Очерк Ирвинга «Хороший парень» понравился редактору «Saturday».

— Чувствуется, что вы глубоко познакомились с материалом и полюбили его. А сцена в поле, когда вечером вы идете с мастером и над вашими головами проносятся стрижи, — прямо настоящая лирика. Только, по-моему, и этом отравленном районе даже дохлого воробья не найдешь, не то что стрижа.

— Стрижи! — вздохнул Ирвинг. — По нас стреляли из бесшумного ружья, и свист пуль напомнил мне стрижей. Знаете, когда они вдруг пролетают летним вечером у самого лица?

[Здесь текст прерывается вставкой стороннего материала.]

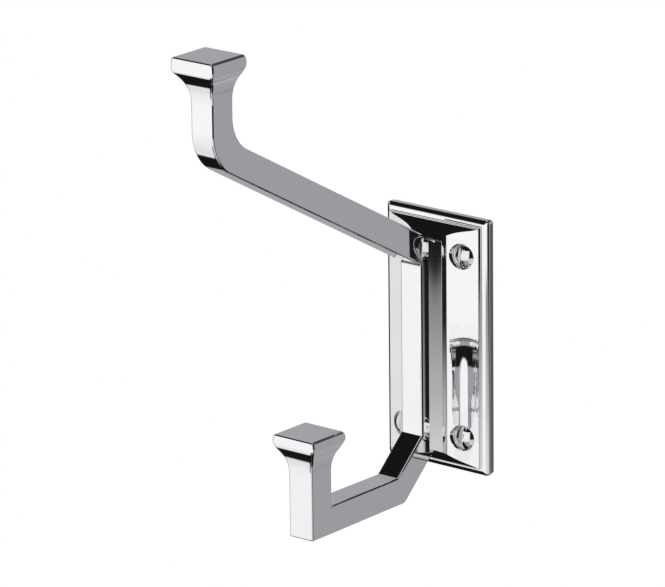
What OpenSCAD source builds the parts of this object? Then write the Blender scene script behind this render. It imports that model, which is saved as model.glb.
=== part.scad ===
// Hat and coat hook: a rectangular wall plate with coved panels and a raised pad, a square-section
// hook casting with a long upper arm and a short lower hook, each ended by a square cap, two machine
// screws that hold the casting from behind, and four raised-head slotted wood screws.
// Frame: X right along the wall, -Y out of the wall, Z up, origin in the middle of the plate's back face.
// Every "reach" or "face" value below is a distance out from the wall.

/* [Back plate] */
// Width of the plate
plate_w = 37.9; // [34:0.1:46]
// Height of the plate
plate_h = 78.8; // [76:0.1:96]
// Radius of the plate's four upright corners
plate_corner_r = 1.2; // [0.5:0.1:2]
// Face of the plate at its outer edge, where the sloped rim begins
edge_face = 2.6; // [2.2:0.05:2.9]
// Width of the sloped rim that runs round the plate
slope_w = 1.3; // [1:0.05:1.6]
// Face of the flat ledge between the sloped rim and the first step
ledge_face = 3.45; // [3.2:0.05:3.8]
// From the plate's outer edge to the wall of the first step
border_w = 2.3; // [2.1:0.05:2.6]
// Face of the panel at its outer edge
panel_face = 4.7; // [4.4:0.05:5]
// Rounding of the plate's outer edge
plate_edge_r = 0.5; // [0.1:0.05:0.6]
// Rounding of the edges of the ledge and the first step
step_edge_r = 0.3; // [0.1:0.05:0.4]
// Radius in the foot of the first step
step_foot_r = 0.2; // [0.1:0.05:0.3]
// Slope across each coved panel next to the pad, in degrees
cove_angle = 21.6; // [18:0.2:28]
// Slope across each panel where it is flattest, in degrees
cove_flat_angle = 10; // [8:0.1:14]
// From the plate's middle to the flattest line of each panel
cove_turn = 12.6; // [11:0.1:14]
// Radius in the foot of the pad's long walls
pad_foot_r = 0.4; // [0.1:0.05:0.6]
// Width of the raised pad
pad_w = 13; // [11:0.1:15]
// Height of the raised pad, which both hook arms spring from
pad_h = 65.2; // [64:0.1:68]
// Face of the raised pad
pad_face = 9; // [8.5:0.05:10]
// Length of the slope at the plate's top and bottom, from the panel's edge to the pad's end
end_run = 3.1; // [2.6:0.1:3.4]
// Face of that slope where it meets the pad's end
end_face = 7.05; // [6.9:0.05:7.6]
// Rounding of the pad's long edges
pad_edge_r = 0.25; // [0.1:0.05:0.5]

/* [Post and upper arm] */
// Width of the post and the upper arm
bar_w = 8; // [7:0.1:9]
// Face of the post's flat front
post_face = 15.55; // [15:0.05:18]
// Rise of the upper arm above level, in degrees
arm_rise = 28.8; // [25:0.1:32]
// Thickness of the upper arm, measured square to it
arm_t = 8.65; // [8:0.05:9.5]
// Reach of the upper upright's inner face
upper_inner = 99.4; // [90:0.1:110]
// Depth of the upper upright from its inner to its outer face
upper_depth = 9.1; // [8.5:0.1:10]
// Radius in the inner bend
bend_inner_r = 12; // [8:0.5:14]
// Radius round the outer bend
bend_outer_r = 14.5; // [10:0.5:18]

/* [Upper cap] */
// Width and depth of each square cap
cap_w = 15; // [14:0.1:18]
// Height of each cap's upright band
cap_band = 4.4; // [3:0.1:5]
// Reach of the upper cap's middle
upper_cap_reach = 105.15; // [105:0.05:105.3]
// Height of the upper cap's top above the plate's middle
upper_top = 107.9; // [107:0.1:112]
// Height of the flare under the upper cap
upper_flare = 9.8; // [8:0.1:11]

/* [Lower hook] */
// Fall of the sloping run below level, in degrees
drop_angle = 42; // [40:0.5:44]
// Thickness of the sloping run, measured square to it
drop_t = 8.4; // [8:0.05:8.8]
// Height of the bend between post and sloping run, below the plate's middle
drop_start = 26.35; // [26:0.05:27]
// Top of the level run, below the plate's middle
level_top = 36.5; // [36:0.1:37.5]
// Thickness of the level run
level_t = 8.5; // [8:0.1:9]
// Radius round the outer bend under the sloping run
level_bend_r = 2.2; // [1:0.1:3]
// Reach of the lower upright's inner face
lower_inner = 58.2; // [54:0.1:62]
// Depth of the lower upright from its inner to its outer face
lower_depth = 9.3; // [9:0.1:10]
// Width of the lower upright
lower_w = 8.7; // [8.2:0.1:9.5]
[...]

Редактор с уважением посмотрел на Крэнка.

— Перед войной я был на Тихоокеанском побережье, где вспыхнула бубонная чума. Я писал оттуда корреспонденции о том, что эта болезнь — просто грипп с некоторыми неприятными осложнениями, вызывавшими необходимость строжайшего карантина. Так было нужно, чтобы не пострадали интересы крупных тихоокеанских компаний, и тайну удалось сохранить… Правда, потом все выплыло наружу, но уже слишком поздно… Вы напоминаете мне меня самого в прошлом. Я очень доволен, что маленькая история «кровавой собаки» так близко познакомила меня с одним из самых талантливых сотрудников журнала «Saturday»…

Так «Хороший парень», созданный Ирвингом Крэнком, пошел странствовать по свету.